By definition, an inside cabin means no windows. This can be great for sleeping but not so great if you enjoy watching the ocean go by. Enter the virtual balcony, introduced on a number of ships across Royal Caribbean’s fleet in recent years. These huge screens are more than two metres tall with 4K resolution and broadcast a live feed from cameras set up outside the ship that relay the footage in real time. Now, if only they could pump in that fresh sea breeze…

You won’t need a virtual balcony on the rivers. New river ships have panoramic, floor to ceiling windows that open (either by sliding back or dropping down) to transform the entire cabin into one indoor/outdoor space. The new design makes the most of the space and means it’s useable in all weather. Look out for these on APT, Avalon Waterways, Evergreen and Scenic ships.

As with most types of travel, singles generally have to fork out double or be willing to sleep in a broom cupboard. But cruise lines are starting to take notice of solo travellers and creating small but stylish spaces for them. Norwegian Escape is launching in October with 82 studios in a keycard-access area with a private lounge. P&O’s new Britannia has 27 solo cabins, including 15 with balconies. Cunard’s Queen Victoria and Queen Elizabeth liners have been retrofitted with single staterooms and the flagship Queen Mary 2 will get the same treatment early next year. Royal Caribbean’s mammoth Quantum class ships all have 28 single cabins (around half with balconies and the rest with virtual balconies) and Holland America’s Koningsdam, launching in 2016, will have 12 ocean view single cabins that are some of the most spacious on the seas.
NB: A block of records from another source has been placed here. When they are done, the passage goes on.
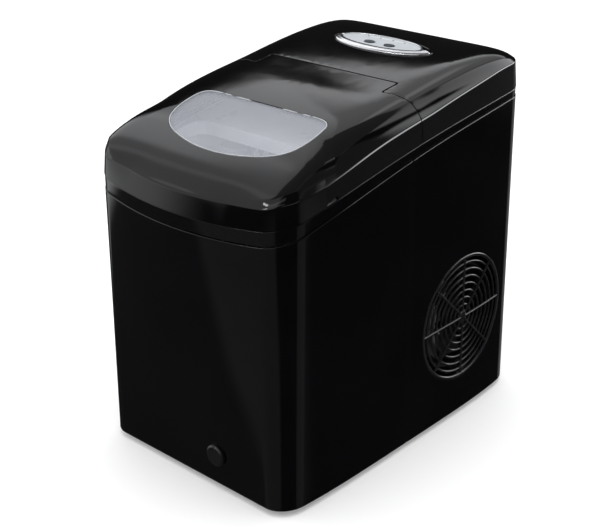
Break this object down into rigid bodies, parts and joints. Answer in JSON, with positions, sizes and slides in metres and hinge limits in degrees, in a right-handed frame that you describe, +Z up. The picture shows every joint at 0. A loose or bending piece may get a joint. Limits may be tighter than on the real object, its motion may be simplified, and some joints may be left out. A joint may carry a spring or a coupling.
{
  "type": "countertop ice maker",
  "caption": "Bullet-shaped countertop ice maker: gloss black housing, hinged lid with clear window, oval control panel, side fan grille, lift-out basket, tilting tray and cooling parts",
  "frame": {"origin": "on the floor under the middle of the outer box", "axes": "+X is the side with the fan grille, +Y points to the rear, +Z up; the drain plug is on the -Y face"},
  "size_m": [0.242, 0.354, 0.3539],
  "materials": {
    "housing_black": "high-gloss black ABS",
    "band_black": "gloss black trim band",
    "window_clear": "clear moulded window",
    "panel_silver": "bright silver plated trim",
    "panel_grey": "silver-grey lacquered panel",
    "button_dark": "dark satin buttons",
    "light_clear": "frosted light strip",
    "grille_dark": "dark moulded grille",
    "rubber_dark": "soft rubber",
    "liner_white": "white moulded liner",
    "foam_white": "expanded foam",
    "frosted_plastic": "translucent white plastic",
    "steel_sheet": "galvanised sheet",
    "evaporator_metal": "plated metal",
    "compressor_black": "black enamel",
    "copper": "bare copper",
    "fins": "plain aluminium fins",
    "board_green": "circuit board",
    "dark_plastic": "dark moulded plastic"
  },
  "bodies": {
    "housing": {"front_shell": "housing_black", "rear_shell": "housing_black", "rear_deck": "housing_black", "top_band": "band_black", "panel_trim": "panel_silver", "panel_plate": "panel_grey", "light_guide": "light_clear", "fan_grille": "grille_dark", "foot_fl": "rubber_dark", "foot_fr": "rubber_dark", "foot_rl": "rubber_dark", "foot_rr": "rubber_dark", "grommet_1": "rubber_dark", "grommet_2": "rubber_dark", "grommet_3": "rubber_dark", "drain_seal": "rubber_dark", "cord_gland": "rubber_dark", "drain_hose": "frosted_plastic", "base_pan": "steel_sheet", "hinge_bracket_left": "dark_plastic", "hinge_bracket_right": "dark_plastic", "water_tank": "liner_white", "tank_insulation": "foam_white", "divider_wall": "foam_white", "inner_frame": "liner_white", "ice_chute": "liner_white", "tray_motor": "dark_plastic", "tray_bearing": "liner_white", "evaporator": "evaporator_metal", "ice_sensor_emitter": "dark_plastic", "ice_sensor_receiver": "dark_plastic", "water_pump": "dark_plastic", "pump_tube": "frosted_plastic", "compressor": "compressor_black", "relay_cover": "dark_plastic", "condenser": "fins", "fan_shroud": "dark_plastic", "fan_motor": "steel_sheet", "filter_drier": "copper", "discharge_pipe": "copper", "suction_pipe": "copper", "hot_gas_valve": "copper", "valve_coil": "dark_plastic", "power_board": "board_green", "control_board": "board_green"},
    "lid_group": {"lid": "housing_black", "lid_window": "window_clear", "lid_arm_left": "dark_plastic", "lid_arm_right": "dark_plastic"},
    "tray_group": {"water_tray": "frosted_plastic", "ice_pusher": "frosted_plastic"},
    "basket_group": {"ice_basket": "frosted_plastic", "ice_scoop": "frosted_plastic"},
    "power_button_group": {"power_button": "button_dark"},
    "select_button_group": {"select_button": "button_dark"},
    "fan_rotor_group": {"fan_rotor": "dark_plastic"},
    "drain_plug_group": {"drain_plug": "dark_plastic"}
  },
  "joints": [
    {"name": "lid_hinge", "type": "hinge", "parent": "housing", "child": "lid_group", "pos_m": [0, 0.018, 0.335], "axis": [-1, 0, 0], "range_deg": [0, 72]},
    {"name": "power_press", "type": "slide", "parent": "housing", "child": "power_button_group", "axis": [0, 0, -1], "range_m": [0, 0.001], "stiffness_N_per_m": 300, "springref_m": -0.001},
    {"name": "select_press", "type": "slide", "parent": "housing", "child": "select_button_group", "axis": [0, 0, -1], "range_m": [0, 0.001], "stiffness_N_per_m": 300, "springref_m": -0.001},
    {"name": "fan_spin", "type": "hinge", "parent": "housing", "child": "fan_rotor_group", "pos_m": [0.105, 0.082, 0.1076], "axis": [1, 0, 0], "continuous": true},
    {"name": "tray_tilt", "type": "hinge", "parent": "housing", "child": "tray_group", "pos_m": [0, -0.014, 0.25], "axis": [1, 0, 0], "range_deg": [0, 72]},
    {"name": "basket_lift", "type": "slide", "parent": "housing", "child": "basket_group", "axis": [0, 0, 1], "range_m": [0, 0.018]},
    {"name": "drain_turn", "type": "hinge", "parent": "housing", "child": "drain_plug_group", "pos_m": [0.035, -0.1672, 0.036], "axis": [0, -1, 0], "range_deg": [0, 360]}
  ]
}
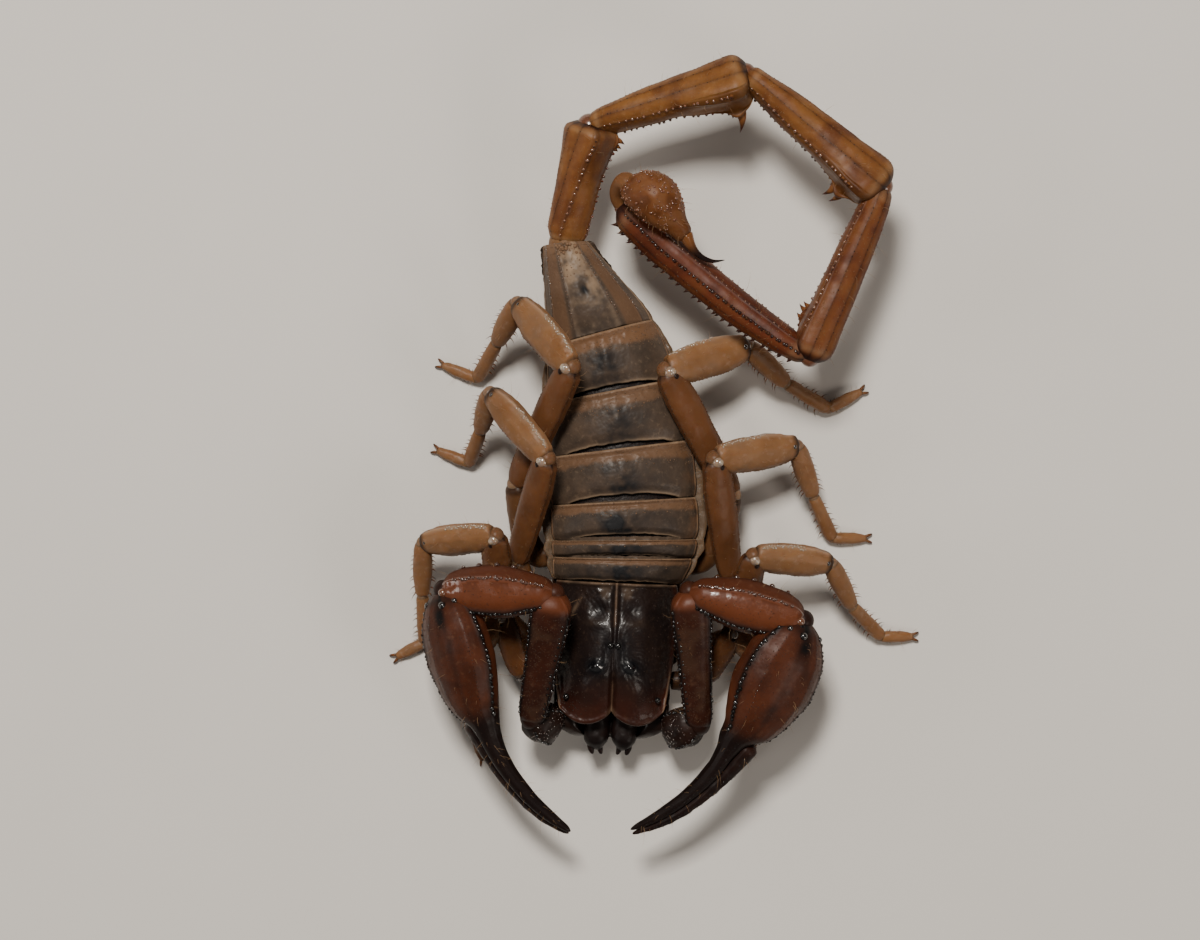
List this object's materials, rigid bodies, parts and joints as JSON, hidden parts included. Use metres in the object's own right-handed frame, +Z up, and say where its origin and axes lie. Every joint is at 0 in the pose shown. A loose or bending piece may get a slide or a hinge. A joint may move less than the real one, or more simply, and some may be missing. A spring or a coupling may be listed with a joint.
{
  "type": "desert scorpion",
  "caption": "Life-size still model of a large desert scorpion standing on its feet, pincers held forward, tail curled round to one side with the sting folded back.",
  "frame": {"origin": "on the floor, under the middle of the model's bounding box", "axes": "+Z up; -Y is the way the head and pincers point; +X is the animal's own left, the side its tail is curled to"},
  "size_m": [0.0408, 0.06, 0.0134],
  "materials": {
    "shield": "near-black brown head shield with a satin to glossy, finely granular surface",
    "back_plate": "dark olive-brown back plates with tan margins, satin with fine granules",
    "membrane": "soft tan flank skin and belly plates, semi-matte with fine wrinkles",
    "underside": "brown hip block, breast plate and comb organs, satin",
    "tail": "amber to red-brown tail with dark granular keels, glossy",
    "sting": "dark red-brown sting point, glossy",
    "arm": "dark red-brown pincer arms and jaws with black beaded keels, very glossy",
    "leg": "tan to brown legs, satin, with pale joint knobs and black joint spots",
    "eye": "black domed eyes, mirror-smooth"
  },
  "bodies": {
    "root": {"belly": "membrane", "carapace": "shield", "chelicera_l": "arm", "chelicera_r": "arm", "coxosternum": "underside", "eye_lateral_l": "eye", "eye_lateral_r": "eye", "eye_median_l": "eye", "eye_median_r": "eye", "leg1_l_femur": "leg", "leg1_l_foot": "leg", "leg1_l_patella": "leg", "leg1_r_femur": "leg", "leg1_r_foot": "leg", "leg1_r_patella": "leg", "leg2_l_femur": "leg", "leg2_l_foot": "leg", "leg2_l_patella": "leg", "leg2_r_femur": "leg", "leg2_r_foot": "leg", "leg2_r_patella": "leg", "leg3_l_femur": "leg", "leg3_l_foot": "leg", "leg3_l_patella": "leg", "leg3_r_femur": "leg", "leg3_r_foot": "leg", "leg3_r_patella": "leg", "leg4_l_femur": "leg", "leg4_l_foot": "leg", "leg4_l_patella": "leg", "leg4_r_femur": "leg", "leg4_r_foot": "leg", "leg4_r_patella": "leg", "metasoma_1": "tail", "metasoma_2": "tail", "metasoma_3": "tail", "metasoma_4": "tail", "metasoma_5": "tail", "pecten_l": "underside", "pecten_r": "underside", "pedipalp_l_femur": "arm", "pedipalp_l_finger": "arm", "pedipalp_l_hand": "arm", "pedipalp_l_patella": "arm", "pedipalp_l_trochanter": "arm", "pedipalp_r_femur": "arm", "pedipalp_r_finger": "arm", "pedipalp_r_hand": "arm", "pedipalp_r_patella": "arm", "pedipalp_r_trochanter": "arm", "sting": "sting", "telson": "tail", "tergite_1": "back_plate", "tergite_2": "back_plate", "tergite_3": "back_plate", "tergite_4": "back_plate", "tergite_5": "back_plate", "tergite_6": "back_plate", "tergite_7": "back_plate"}
  },
  "joints": []
}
Cruising is hugely popular with multigenerational families and these groups want more space, flexible layouts and a little privacy. Clever cabin design allows for more beds, curtained off living areas, extra bathrooms and plenty of storage space for a reasonable price. All the lines will have some variation of adjoining cabins that work for families, but Royal Caribbean, Norwegian Cruise Lines, Holland America Line, Celebrity Cruises and Princess Cruises are stand-outs.

At the top end of town, cruise lines are going all out to create the most lavish and luxurious suites and penthouses for their premium passengers. They feature sprawling floor plans, multiple bathrooms, walk in wardrobes, gyms, libraries, media rooms, hot tubs, private gardens and, of course, the baby grand piano. Passengers living the suite life will also have 24-hour butler service and access to a host of special extras reserved just for them.

Plush cabins are now going up instead of out with the introduction of duplex suites. Found on Cunard and Royal Caribbean ships, the suites will have a bedroom and bathroom upstairs with the dining and living areas (and another bathroom or two) downstairs. Two levels also means two balconies plus huge windows for sweeping ocean views.